A título de ilustração, vejamos algumas colocações da conclusão da obra “A Nova Civilização do Terceiro Milênio”, na qual Ubaldi utiliza expressões e comentários como: “inferno terrestre” (duas vezes); “Assim sou: apocalíptico contraste de aspirações e misérias”; “Meu espírito triunfa, mas o corpo está cansado”; “Em geral, devo bem pouco a meus semelhantes, que só me deram desgostos e sofrimentos”; “Senti em mim um desespero cósmico...”; “Por isso tudo, o conjunto da presente obra valerá mais pela tentativa que pelo que realmente foi feito”; “...este livro é uma ponte lançada para o infinito”, entre outras. Em suma, Ubaldi e/ou “Sua Voz” comenta excessivamente de si mesmo, de suas dores e de suas conquistas, em um processo constrangedor de auto-promoção, usando expressões sem clareza de sentido, buscando denotar um pseudo-profundidade filosófica, bem distante do que aprendemos com a objetividade e a didática do Mestre Allan Kardec.
Aparentemente, Pietro Ubaldi era um indivíduo que tinha realmente interesse em questões espirituais e apresentava, de fato, uma sinceridade nessa busca. Entretanto, somente essa predisposição positiva não foi suficiente para realizar uma obra consistente, em função do despreparo para lidar com o fenômeno mediúnico e com a avaliação do conteúdo da mensagem. Crendo ser um “Apóstolo”, sua vaidade, suas tendências católicas e sua excessiva credulidade o fizeram aceitar fanaticamente o que a sua intuição (ou “Sua Voz”) lhe trazia.
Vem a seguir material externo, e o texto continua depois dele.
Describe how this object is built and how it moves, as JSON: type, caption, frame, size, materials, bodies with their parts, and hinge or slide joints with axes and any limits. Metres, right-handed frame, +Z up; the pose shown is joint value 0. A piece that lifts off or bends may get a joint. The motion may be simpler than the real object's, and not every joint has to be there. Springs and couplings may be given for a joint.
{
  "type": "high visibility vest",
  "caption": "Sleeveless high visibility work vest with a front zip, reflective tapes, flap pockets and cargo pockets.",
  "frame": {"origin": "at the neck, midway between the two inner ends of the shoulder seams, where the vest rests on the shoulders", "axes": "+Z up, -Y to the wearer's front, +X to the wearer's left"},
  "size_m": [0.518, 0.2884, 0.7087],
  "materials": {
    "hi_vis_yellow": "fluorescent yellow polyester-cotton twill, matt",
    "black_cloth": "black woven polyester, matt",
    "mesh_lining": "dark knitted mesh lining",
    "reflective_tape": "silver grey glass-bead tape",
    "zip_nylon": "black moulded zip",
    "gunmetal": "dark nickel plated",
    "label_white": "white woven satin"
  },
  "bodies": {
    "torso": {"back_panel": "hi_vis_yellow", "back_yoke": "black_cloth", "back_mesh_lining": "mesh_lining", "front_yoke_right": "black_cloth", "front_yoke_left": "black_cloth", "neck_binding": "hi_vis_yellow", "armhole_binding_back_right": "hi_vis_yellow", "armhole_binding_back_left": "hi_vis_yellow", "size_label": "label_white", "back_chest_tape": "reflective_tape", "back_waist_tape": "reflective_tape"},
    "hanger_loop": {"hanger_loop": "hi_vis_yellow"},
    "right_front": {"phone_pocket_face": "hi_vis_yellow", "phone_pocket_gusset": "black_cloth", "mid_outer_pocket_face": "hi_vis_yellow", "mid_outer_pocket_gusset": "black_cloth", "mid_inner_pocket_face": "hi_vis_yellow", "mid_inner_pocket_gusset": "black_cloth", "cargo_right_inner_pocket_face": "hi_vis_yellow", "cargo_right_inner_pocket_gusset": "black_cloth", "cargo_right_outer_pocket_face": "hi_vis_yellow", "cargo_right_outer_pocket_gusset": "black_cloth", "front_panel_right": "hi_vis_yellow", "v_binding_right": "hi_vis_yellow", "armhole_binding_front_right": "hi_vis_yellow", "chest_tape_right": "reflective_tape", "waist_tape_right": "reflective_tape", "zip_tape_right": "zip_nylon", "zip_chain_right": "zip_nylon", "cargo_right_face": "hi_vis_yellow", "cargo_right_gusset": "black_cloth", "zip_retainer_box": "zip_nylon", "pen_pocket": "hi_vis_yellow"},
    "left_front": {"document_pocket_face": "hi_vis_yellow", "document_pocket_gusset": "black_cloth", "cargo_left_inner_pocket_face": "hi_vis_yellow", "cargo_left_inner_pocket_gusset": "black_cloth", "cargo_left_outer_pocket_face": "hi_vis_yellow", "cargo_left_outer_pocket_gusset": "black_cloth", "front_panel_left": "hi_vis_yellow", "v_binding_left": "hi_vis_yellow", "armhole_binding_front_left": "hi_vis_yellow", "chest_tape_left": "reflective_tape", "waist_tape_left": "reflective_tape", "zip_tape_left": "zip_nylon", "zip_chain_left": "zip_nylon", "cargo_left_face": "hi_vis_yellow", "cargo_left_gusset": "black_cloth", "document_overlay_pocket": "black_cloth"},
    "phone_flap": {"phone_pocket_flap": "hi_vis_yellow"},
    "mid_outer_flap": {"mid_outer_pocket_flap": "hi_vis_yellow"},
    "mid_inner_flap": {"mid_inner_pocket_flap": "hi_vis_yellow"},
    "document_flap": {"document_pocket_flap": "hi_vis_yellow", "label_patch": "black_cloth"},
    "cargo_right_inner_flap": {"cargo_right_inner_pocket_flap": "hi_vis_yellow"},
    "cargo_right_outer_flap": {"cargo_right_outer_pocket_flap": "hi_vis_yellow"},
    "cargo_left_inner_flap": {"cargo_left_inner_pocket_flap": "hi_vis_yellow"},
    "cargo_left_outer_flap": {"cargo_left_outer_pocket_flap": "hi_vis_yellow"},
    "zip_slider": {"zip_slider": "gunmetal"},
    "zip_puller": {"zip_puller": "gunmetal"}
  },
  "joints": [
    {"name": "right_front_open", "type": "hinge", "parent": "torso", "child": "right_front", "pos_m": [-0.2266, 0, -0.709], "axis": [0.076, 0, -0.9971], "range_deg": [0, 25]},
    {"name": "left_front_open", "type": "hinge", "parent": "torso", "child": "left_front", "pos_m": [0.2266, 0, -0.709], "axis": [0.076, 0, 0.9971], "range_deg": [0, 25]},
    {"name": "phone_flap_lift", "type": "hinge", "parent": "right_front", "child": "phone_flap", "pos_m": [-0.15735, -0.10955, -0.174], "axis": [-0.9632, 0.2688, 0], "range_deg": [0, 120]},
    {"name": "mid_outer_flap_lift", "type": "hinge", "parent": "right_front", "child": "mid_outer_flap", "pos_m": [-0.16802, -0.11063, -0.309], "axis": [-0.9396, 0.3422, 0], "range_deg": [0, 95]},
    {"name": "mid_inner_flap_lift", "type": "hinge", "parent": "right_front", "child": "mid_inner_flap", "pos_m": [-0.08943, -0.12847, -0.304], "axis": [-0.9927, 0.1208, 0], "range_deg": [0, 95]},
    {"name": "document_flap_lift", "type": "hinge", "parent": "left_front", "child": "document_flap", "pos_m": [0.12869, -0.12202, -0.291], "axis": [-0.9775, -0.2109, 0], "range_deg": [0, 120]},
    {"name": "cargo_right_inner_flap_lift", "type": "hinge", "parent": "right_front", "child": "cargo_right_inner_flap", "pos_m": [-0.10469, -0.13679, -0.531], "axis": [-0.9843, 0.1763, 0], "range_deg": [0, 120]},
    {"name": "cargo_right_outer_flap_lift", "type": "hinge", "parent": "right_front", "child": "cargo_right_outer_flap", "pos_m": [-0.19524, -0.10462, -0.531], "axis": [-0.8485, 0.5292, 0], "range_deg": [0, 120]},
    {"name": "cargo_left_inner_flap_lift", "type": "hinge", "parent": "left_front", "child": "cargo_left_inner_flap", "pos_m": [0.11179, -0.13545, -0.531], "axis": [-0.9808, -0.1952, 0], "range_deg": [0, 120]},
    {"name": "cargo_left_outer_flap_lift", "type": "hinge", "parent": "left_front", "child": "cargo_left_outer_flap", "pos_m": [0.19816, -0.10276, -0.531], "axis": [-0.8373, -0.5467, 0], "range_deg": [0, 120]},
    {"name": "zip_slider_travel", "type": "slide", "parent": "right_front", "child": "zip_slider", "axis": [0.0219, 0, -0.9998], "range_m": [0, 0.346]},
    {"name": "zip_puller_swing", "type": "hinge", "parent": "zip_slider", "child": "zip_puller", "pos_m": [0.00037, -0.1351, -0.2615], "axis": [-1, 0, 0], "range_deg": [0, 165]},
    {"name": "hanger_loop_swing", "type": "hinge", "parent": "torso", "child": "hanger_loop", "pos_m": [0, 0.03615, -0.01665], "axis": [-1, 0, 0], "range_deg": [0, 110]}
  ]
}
A leitura da obra de Ubaldi, dentro do amplo universo do Espiritualismo, poderia trazer alguma coisa de positivo para aqueles que ainda estão buscando familiaridade com temas como reencarnação e mediunidade. Entretanto, tal obra, assim como seu autor/médium encarnado, não pode ser considerada espírita e apresenta, à luz da Doutrina Espírita, diversos erros conceituais e metodológicos.